Tragedi Perang Jembatan: Langgar Pesan Umar Bin Khattab, Pasukan Muslim Berguguran
loading...
A
A
A
Pasukan Muslimin ketika itu tak sampai sepuluh ribu orang. Kendati demikian tempat yang ditinggal pasukan Persia di balik jembatan itu sudah terasa sangat sempit. Di tempat itu tak ada tempat berlindung jika melakukan taktik 'serang dan kembali.' Sesudah selesai mereka menyeberang semua, tanpa ditunda-tunda lagi Bahman memerintahkan pasukannya melakukan serangan, didahului oleh sepasukan gajah dengan genta yang bergemercingan.
Melihat dan mendengar dering genta yang dirasakan begitu asing dan aneh, kuda itu lari lintang pukang. Hanya sebagian kecil yang masih terpaksa bertahan. Pihak Persia menghujani pasukan Muslimin dengan panah sehingga tidak sedikit mereka yang tewas. Pihak Muslimin benar-benar merasa pedih atas bencana yang telah menimpa mereka sebelum mereka sampai ke tempat musuh.
Abu Ubaid sendiri melihat bahwa barisannya sudah hampir kacau-balau. Sekarang dia berikut pasukannya bergerak menuju ke arah pasukan Persia dengan berjalan kaki, yang kemudian menyapu mereka dengan pedang, sehingga akibatnya enam ribu orang dari mereka terbunuh.
Dengan demikian pasukan Muslimin merasa bertambah kuat. Tetapi pasukan gajah itu terus maju ke arah mereka, dan mampu mendorong mereka setiap mulai berhadapan.

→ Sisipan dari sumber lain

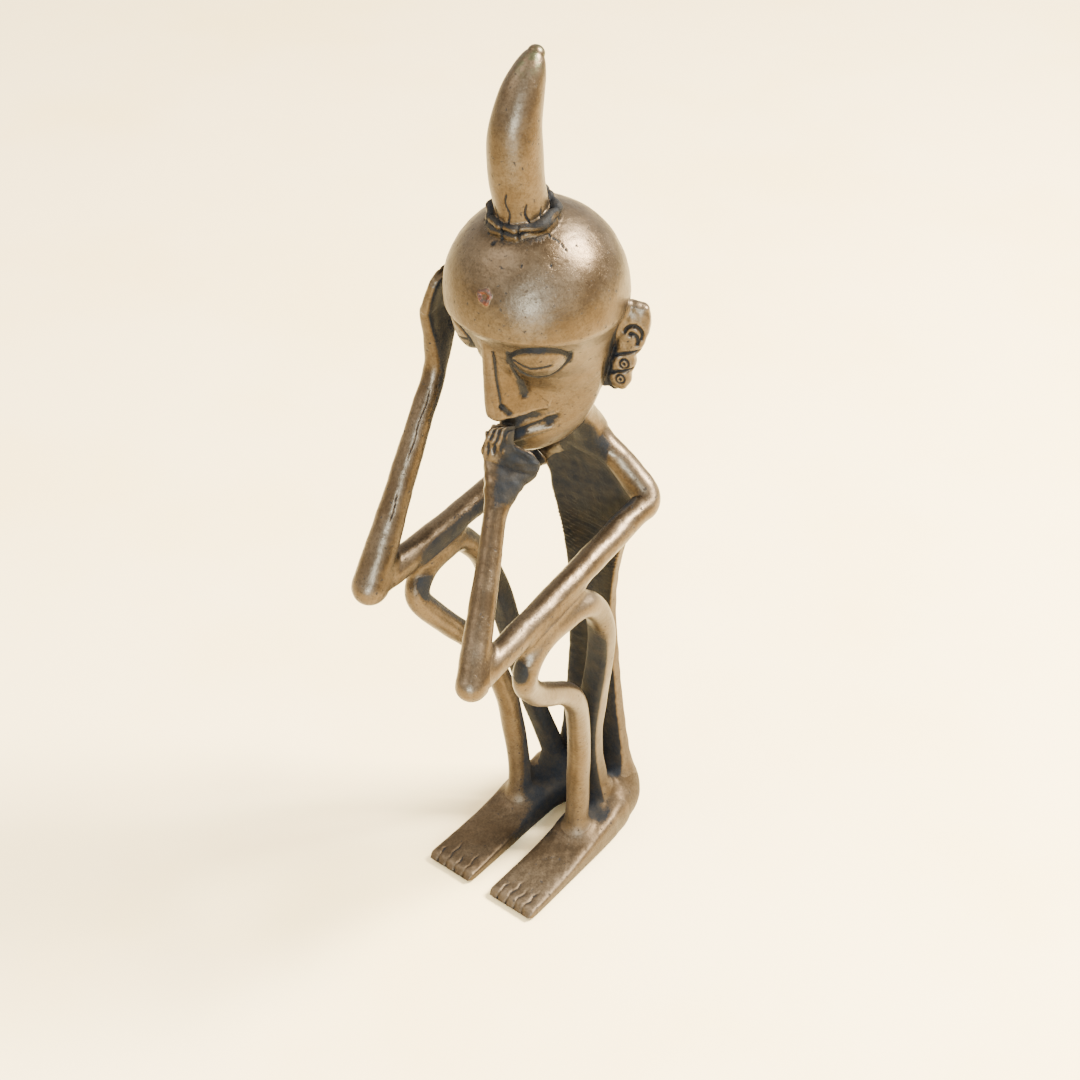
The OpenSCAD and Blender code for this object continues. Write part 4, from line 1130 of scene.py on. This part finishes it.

Abu Ubaid menyerukan anak buahnya agar memotong pelangkin pasukan gajah itu dan membalikkan isinya dan membunuh mereka.
Perintah ini mereka laksanakan dan setiap gajah mereka balikkan sehingga tak seekor gajah pun yang tidak mereka balikkan dan penumpangnya mereka bunuh. Dengan demikian pertempuran sengit selama beberapa waktu siang itu antara kedua pihak berlangsung maju dan mundur, kalah dan menang silih berganti.
Hari itu Abu Ubaid bernafsu sekali ingin menang. Lebih-lebih lagi karena penolakannya atas saran-saran Salit bin Qais dan yang lain yang menasihatkan jangan menyeberangi sungai ke tempat musuh. Sekiranya kemenangan ada pihak di Persia dan ia sampai kalah menghadapi Persia, niscaya dia sendiri yang akan menanggung malu, dan malu ini akan melekat padanya seumur hidup. Karenanya ia gelisah selalu, dan setiap terjadi perubahan dalam pertempuran, keseimbangannya terganggu.

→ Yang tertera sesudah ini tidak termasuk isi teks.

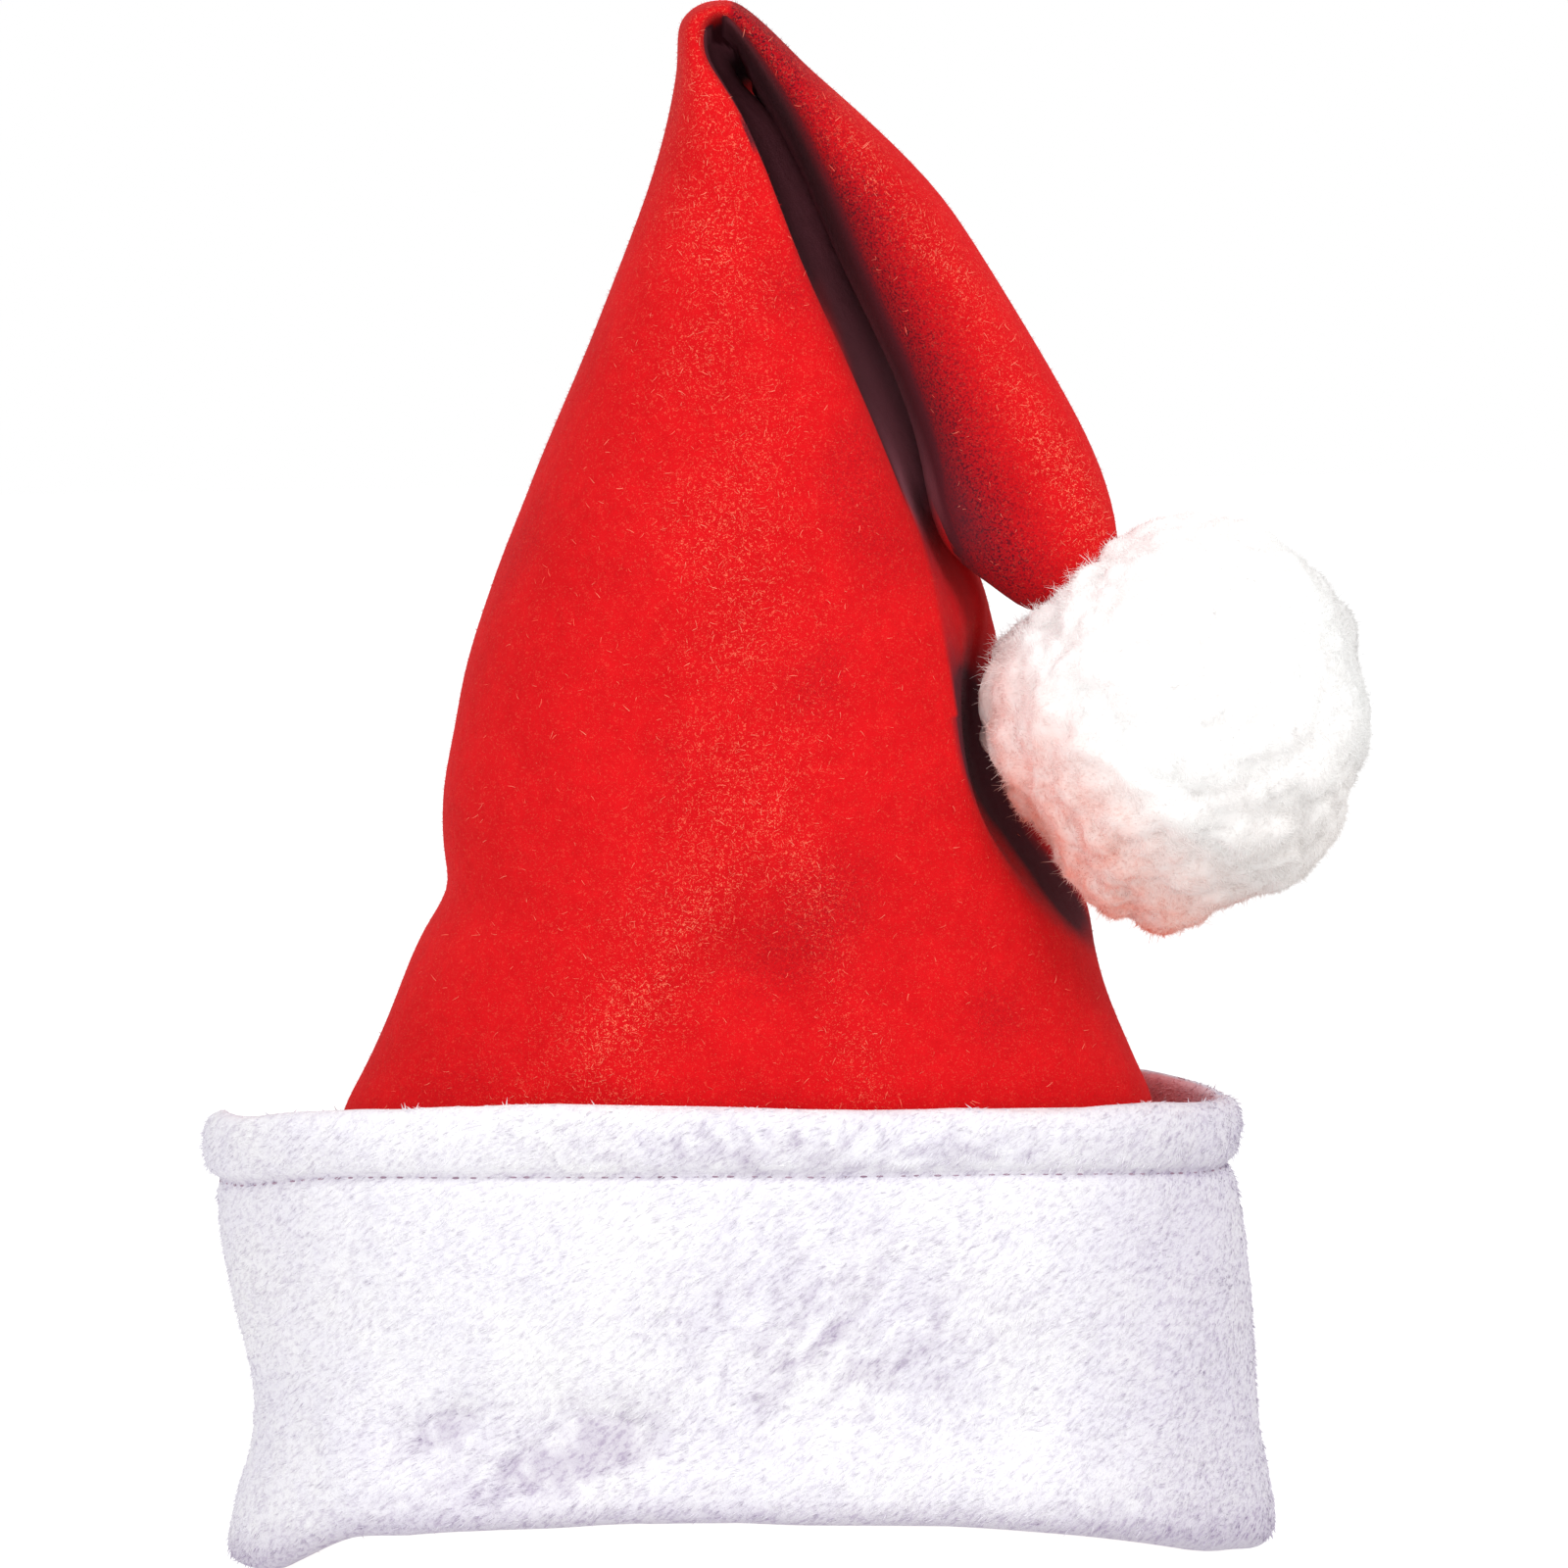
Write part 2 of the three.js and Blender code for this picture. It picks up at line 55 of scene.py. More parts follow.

la merasa gembira manakala setiap maju ia melihat pihak Persia mundur, tetapi kalau dilihatnya mereka maju ia dicekam perasaan takut mendapat malu lalu ia terjun maju untung-untungan.
la merasa puas tatkala melihat pasukannya menjungkirbalikkan penumpang-penumpang pasukan gajah itu sehingga tak ada lagi orang yang akan menuntunnya. Tetapi tak jauh dari tempatnya itu ia melihat seekor gajah putih besar melenggang-lenggangkan belalainya ke kanan dan ke kiri sehingga dengan demikian menceraiberaikan pasukan Muslimin di sekitarnya, dan seolah dia pahlawan besar yang sudah tahu sasaran yang akan dihantamnya.
Abu Ubaid yakin bahwa dengan membunuh gajah ini akan membuat semangat pasukan Muslimin bangkit kembali dan pasukan Persia akan terpukul.
la melangkah maju, belalai gajah itu ditebasnya dengan pedangnya. Merasakan pedihnya pukulan pedang, gajah itu berang sekali sambil menghampiri Abu Ubaid. Ditendangnya orang ini dengan kakinya dan setelah terhempas jatuh diinjaknya sambil berdiri di atas tubuh Abu Ubaid sampai ia menemui ajalnya.
Abu Ubaid memang sudah berwasiat, kalau dia mati, kepemimpinan dipegang oleh tujuh orang dari Banu Saqif — masyarakatnya sendiri — secara bergantian dengan menyebutkan nama-nama mereka.
Sesudah yang pertama melihat musibah yang menimpa pemimpinnya itu, dengan mengambil bendera menggantikannya ia berusaha menjauhkan gajah itu dari Abu Ubaid, ditariknya jenazahnya ke tempat pasukan Muslimin dan dia kembali berusaha hendak membunuh gajah itu, tetapi seperti Abu Ubaid dia juga menemui ajalnya.
Ketujuh orang Banu Saqif itu berturut-turut masing-masing memegang bendera dan berjuang terus sampai menemui ajalnya.